Groups of people working on a specific problem are often known as “Hackathons” in programming. These can last multiple days (hopefully with downtime!). With very large groups, people can work in pairs or small groups with delegated parts of the problem to solve and regularly meet back together to discuss and evaluate. If there is a complex solution in computational methods that most people in the group need, it makes sense to find it together.
Similarly, documentation sprints are useful to dedicate time to regularly bring a codebase to a good minimum standard. Splitting the task across the team as an event, creating documentation and working examples for code repos and releasing it can help others use your computational methods and tools to increase the impact of your work.
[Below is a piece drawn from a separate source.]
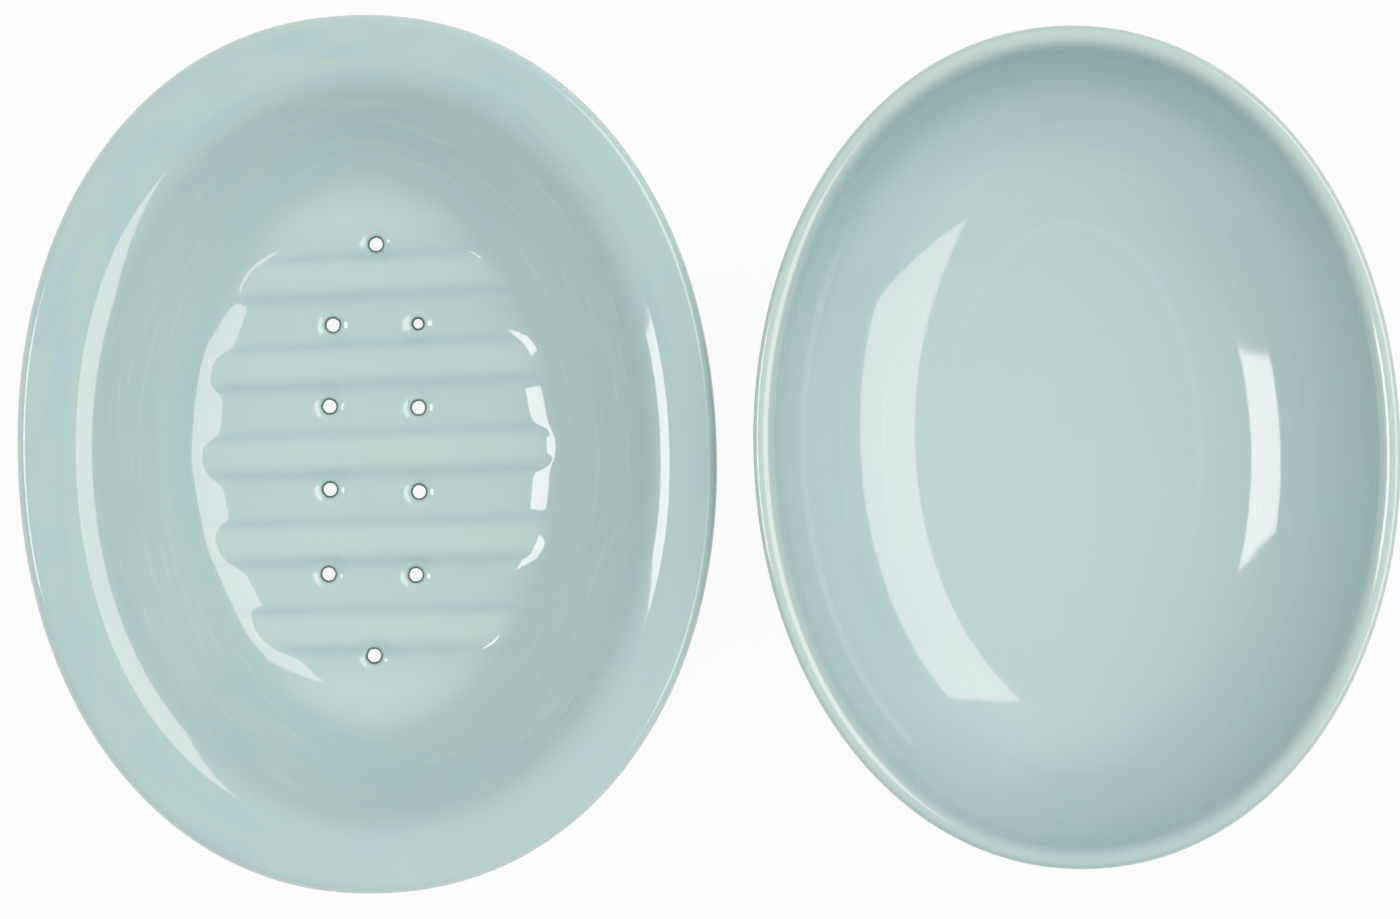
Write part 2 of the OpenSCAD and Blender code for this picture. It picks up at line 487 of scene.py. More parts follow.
class GlazeTree(NodeTree):
    """The nodes of a glaze."""

    def __init__(self, tree: bpy.types.NodeTree, glaze: Glaze) -> None:
        """Starts on an empty tree.

        Args:
            tree: the material's node tree.
            glaze: the sizes of the glaze.
        """
        super().__init__(tree)
        self.glaze = glaze
        self.where = self.add("ShaderNodeTexCoord").outputs["Object"]

    def build(self) -> None:
        """Lays the glaze over the clay, but for the bare clay under the foot ring."""
        glossy = self.add("ShaderNodeBsdfPrincipled", named={
            "Base Color": self.colour(), "Roughness": self.roughness(), "IOR": self.glaze.ior,
            "Normal": self.skin()})
        grain = self.texture(self.glaze.grain_scale, 3.0)
        bare = self.add("ShaderNodeBsdfPrincipled", named={
            "Base Color": self.clay_colour(), "Roughness": self.glaze.clay_rough,
            "Normal": self.bumped(grain, self.glaze.grain_strength, self.glaze.grain_h)})
        mixed = self.add("ShaderNodeMixShader", self.bare_mask(), glossy.outputs[0], bare.outputs[0])
        self.add("ShaderNodeOutputMaterial", mixed.outputs[0])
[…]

Having regularly updated documentation also reduces onboarding time for new members picking up the shared methods in the lab.
Group work shares the burden and allows knowledge exchange and support within the team.
References
- The Turing Way Community. (2021). The Turing Way: A handbook for reproducible, ethical and collaborative research (1.0.1). Zenodo. https://doi.org/10.5281/zenodo.5671094. Code Reviewing Process Chapter.
- Fernando Perez, Code reviews: the lab meeting for code
Key Points
There are many benefits of code review and this should be implemented and practised in research team culture as early and as frequently as possible.
Synchronous code review creates opportunities for researchers to get feedback and learn from others in real-time.
Asynchronous code review is a good practice when working with busy researchers or collaborators in different time zones.